>> Begin

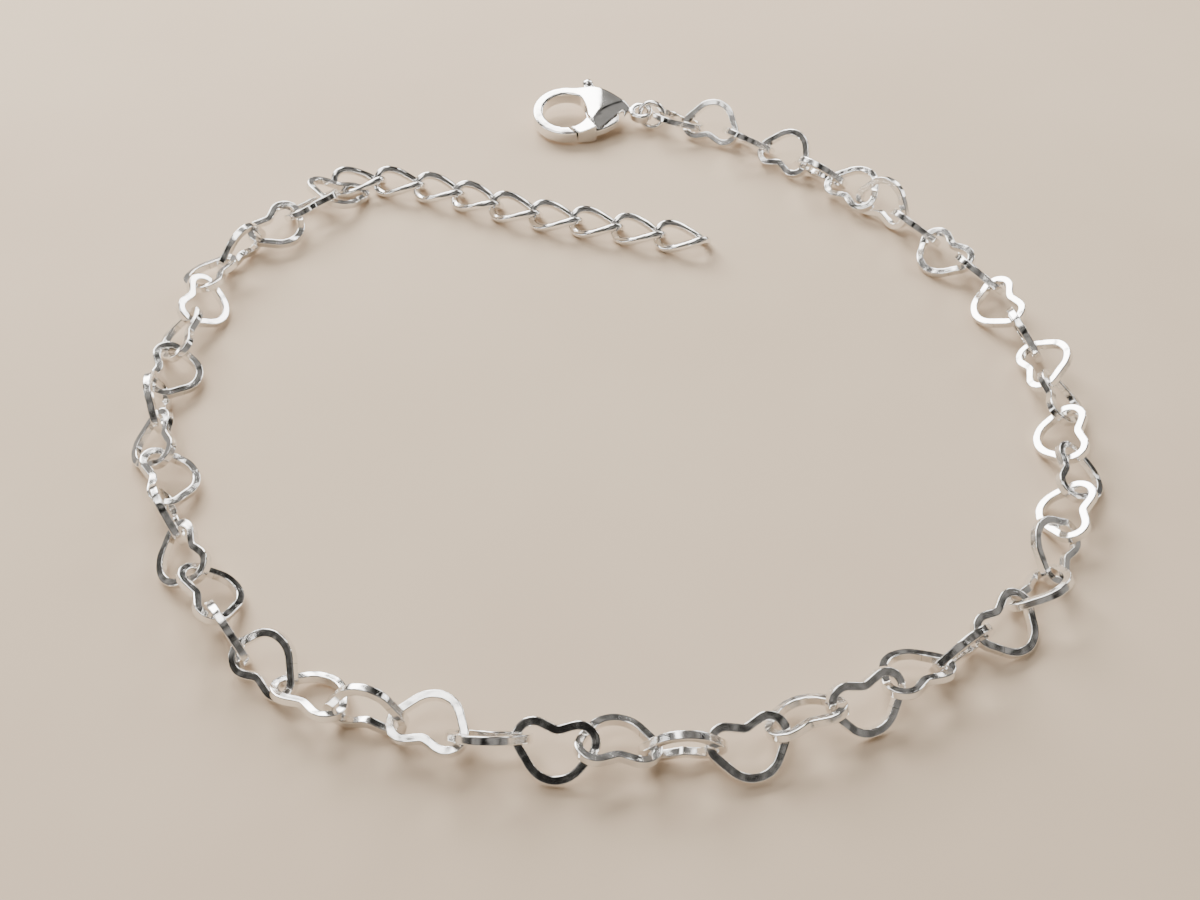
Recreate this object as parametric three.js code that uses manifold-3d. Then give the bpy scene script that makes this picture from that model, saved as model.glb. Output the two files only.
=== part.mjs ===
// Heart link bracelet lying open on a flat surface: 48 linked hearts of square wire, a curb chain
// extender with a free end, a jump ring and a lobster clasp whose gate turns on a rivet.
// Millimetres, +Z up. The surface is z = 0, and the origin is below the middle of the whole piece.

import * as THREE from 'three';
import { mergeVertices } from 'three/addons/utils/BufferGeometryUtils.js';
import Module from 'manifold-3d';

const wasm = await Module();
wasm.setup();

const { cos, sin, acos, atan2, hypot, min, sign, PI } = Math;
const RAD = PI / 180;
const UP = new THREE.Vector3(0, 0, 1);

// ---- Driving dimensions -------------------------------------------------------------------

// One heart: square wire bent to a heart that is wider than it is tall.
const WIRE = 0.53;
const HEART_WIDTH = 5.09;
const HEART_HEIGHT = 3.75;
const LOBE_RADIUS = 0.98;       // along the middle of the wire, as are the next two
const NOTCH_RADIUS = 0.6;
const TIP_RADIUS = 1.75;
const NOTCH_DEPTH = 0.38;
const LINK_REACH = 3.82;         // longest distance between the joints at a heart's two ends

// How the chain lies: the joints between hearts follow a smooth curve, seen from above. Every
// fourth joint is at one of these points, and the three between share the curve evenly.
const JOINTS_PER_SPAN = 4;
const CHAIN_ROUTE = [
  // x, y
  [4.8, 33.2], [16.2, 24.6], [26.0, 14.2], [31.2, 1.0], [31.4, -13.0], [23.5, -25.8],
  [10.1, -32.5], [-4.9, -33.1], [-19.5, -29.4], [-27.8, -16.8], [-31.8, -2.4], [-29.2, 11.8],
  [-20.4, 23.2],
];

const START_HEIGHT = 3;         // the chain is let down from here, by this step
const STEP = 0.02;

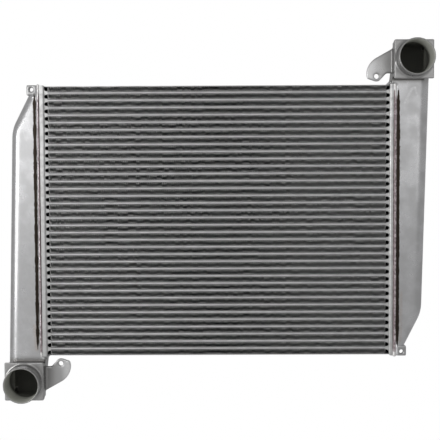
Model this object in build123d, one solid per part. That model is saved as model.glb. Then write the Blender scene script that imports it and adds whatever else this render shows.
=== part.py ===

>> End

Repeat only the lines above, from the first line of the entries through the line that contains "const STEP = 0.02;", including both ends.

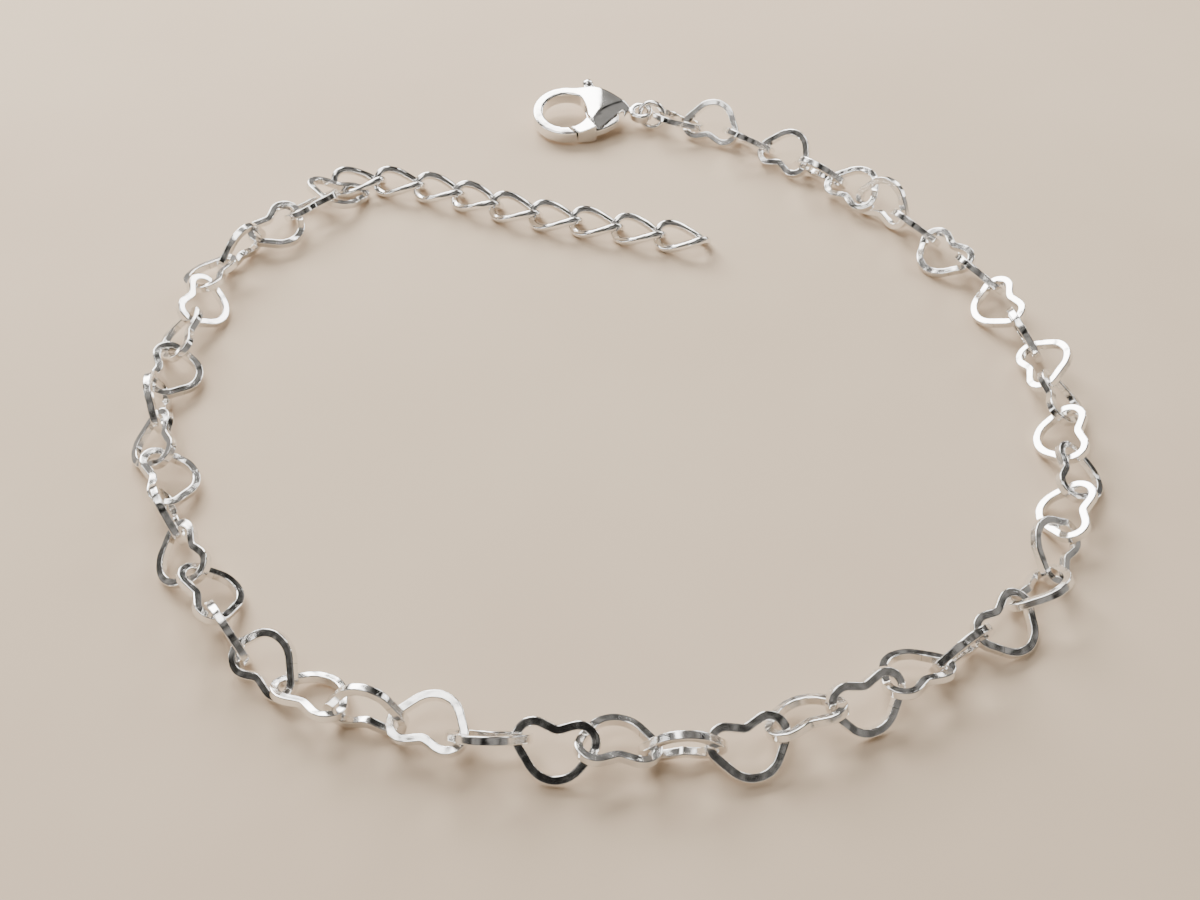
Recreate this object as parametric three.js code that uses manifold-3d. Then give the bpy scene script that makes this picture from that model, saved as model.glb. Output the two files only.
=== part.mjs ===
// Heart link bracelet lying open on a flat surface: 48 linked hearts of square wire, a curb chain
// extender with a free end, a jump ring and a lobster clasp whose gate turns on a rivet.
// Millimetres, +Z up. The surface is z = 0, and the origin is below the middle of the whole piece.

import * as THREE from 'three';
import { mergeVertices } from 'three/addons/utils/BufferGeometryUtils.js';
import Module from 'manifold-3d';

const wasm = await Module();
wasm.setup();

const { cos, sin, acos, atan2, hypot, min, sign, PI } = Math;
const RAD = PI / 180;
const UP = new THREE.Vector3(0, 0, 1);

// ---- Driving dimensions -------------------------------------------------------------------

// One heart: square wire bent to a heart that is wider than it is tall.
const WIRE = 0.53;
const HEART_WIDTH = 5.09;
const HEART_HEIGHT = 3.75;
const LOBE_RADIUS = 0.98;       // along the middle of the wire, as are the next two
const NOTCH_RADIUS = 0.6;
const TIP_RADIUS = 1.75;
const NOTCH_DEPTH = 0.38;
const LINK_REACH = 3.82;         // longest distance between the joints at a heart's two ends

// How the chain lies: the joints between hearts follow a smooth curve, seen from above. Every
// fourth joint is at one of these points, and the three between share the curve evenly.
const JOINTS_PER_SPAN = 4;
const CHAIN_ROUTE = [
  // x, y
  [4.8, 33.2], [16.2, 24.6], [26.0, 14.2], [31.2, 1.0], [31.4, -13.0], [23.5, -25.8],
  [10.1, -32.5], [-4.9, -33.1], [-19.5, -29.4], [-27.8, -16.8], [-31.8, -2.4], [-29.2, 11.8],
  [-20.4, 23.2],
];

const START_HEIGHT = 3;         // the chain is let down from here, by this step
const STEP = 0.02;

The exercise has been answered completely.